Strategy. What do we have to prove? (a+c) = (b+d) mod(m). What does this mean? It means we must show there is an integer k such that a+c = (b+d) + k m. What are we assuming? a = b mod(m) and c = d mod(m). This means there are integers k₁ and k₂ such that a = b + k₁ m and c = d + k₂m. What do we do? We can add these last two equations together to get: (a+c) = (b+d) + (k₁+k₂)m. So if we were to let k = k₁ + k₂, we would have what we want. Now we se what to do. So we write the proof.

Proof. By our assumption, there are integers k₁ and k₂ such that a = b + k₁ m and c = d + k₂m. Adding these two equations together gives us (a+c) = (b+d) + (k₁+k₂)m, which, by definition, means (a+c) = (b+d) mod(m).

So "well defined" means that the definition being made has no internal inconsistencies and is free of contradictions. To better understand this idea, let's look at an example where a definition turns out not to be well defined.

Example: Not Well Defined

Using modular arithmetic, consider division. For integers it makes since to talk about x/2 when x is even. Does this make since modulo 2? For example, let x = 2. In mod (2) arithmetic, the "number" 2/2 should be the unique solution (y) to the equation 2y = 2 mod (2). But, as you can see, any integer y will satisfy this equation. That is, x/2 is not well defined.

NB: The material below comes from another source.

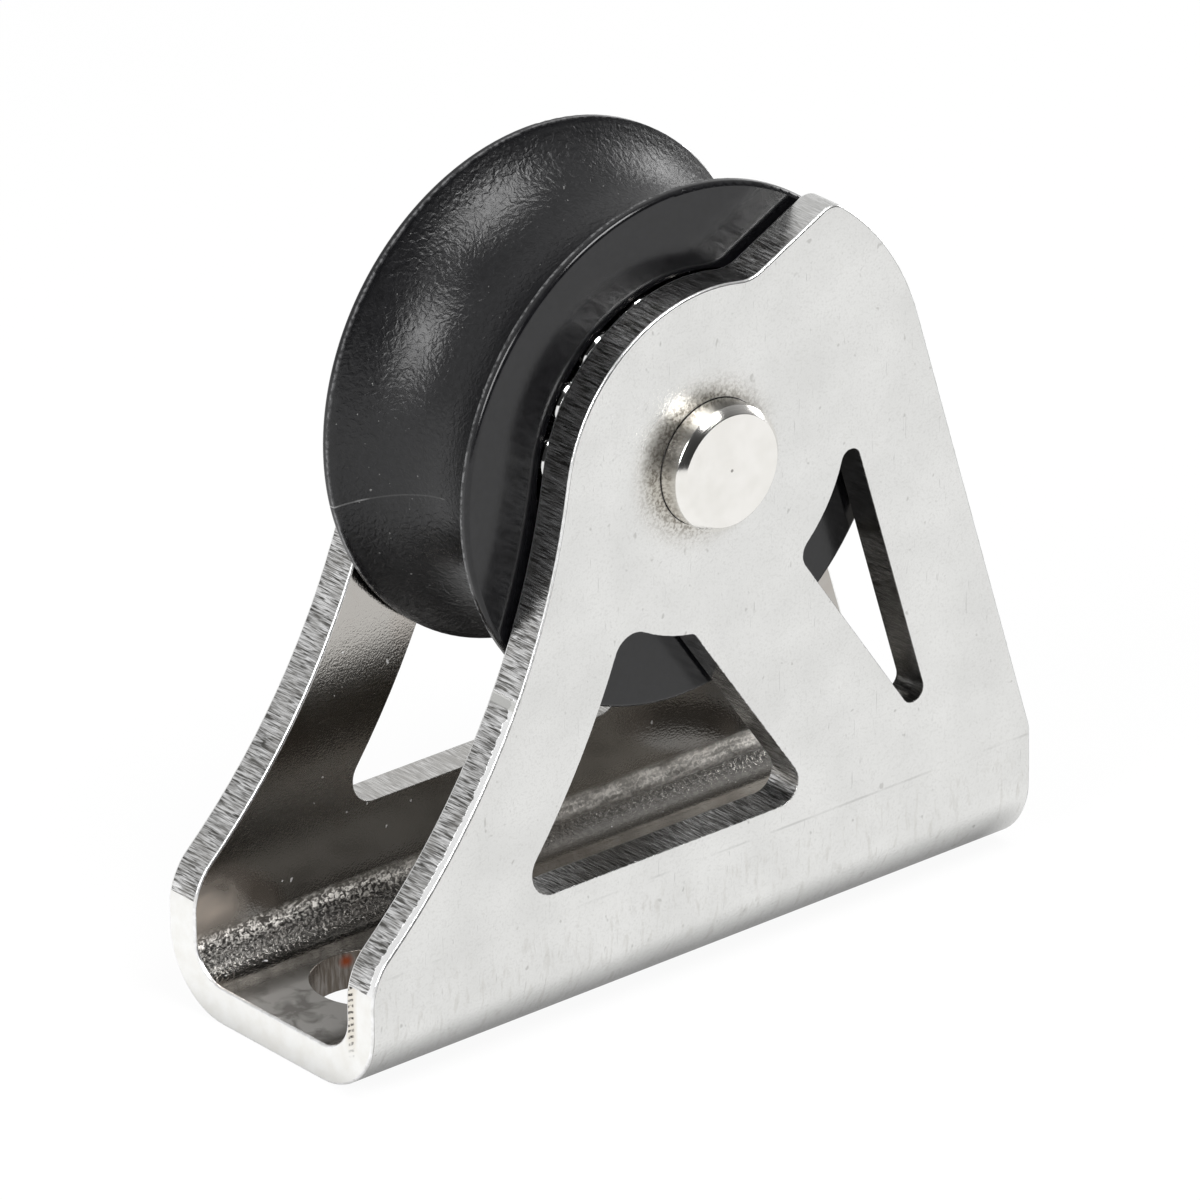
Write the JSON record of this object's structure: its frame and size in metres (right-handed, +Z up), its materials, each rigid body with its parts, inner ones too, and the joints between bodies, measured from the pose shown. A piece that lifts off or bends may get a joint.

Example:Functions Modulo m

In the previous two examples, we looked at the "numbers" modulo m. In this system there are only m "numbers", represented by 0, 1, ..., m-1. It is traditional to call this set Z_m. For example, Z₄ has 4 elements, represented by 0, 1, 2, 3. Remember, all other integers are just other names for these 4. For example, 13 = 1 mod(4) and - 13 = 3 mod(4).

Theorem. The function f:Z₄ -> Z₄, given by f(x) = 2x+1 is well defined.

Strategy. It is easy to see that f(0) = 1, f(1) = 3, f(2) = 5 = 1 mod(4) and f(3) = 7 = 3 mod(4). What do we need to prove? We need to prove that f(a) = f(b) mod (4). That is, f(a) - f(b) is evenly divisble by 4, that is, (2a+1) - (2b+1) = 2(a - b) is evenly divisble by 4. What is our assumption? We are assuming a = b mod(4). What does this mean? It means that a - b is evenly divisble by 4. We can see immediately that our assumption implies 2(a - b) is divisible by 4, which is what we wanted.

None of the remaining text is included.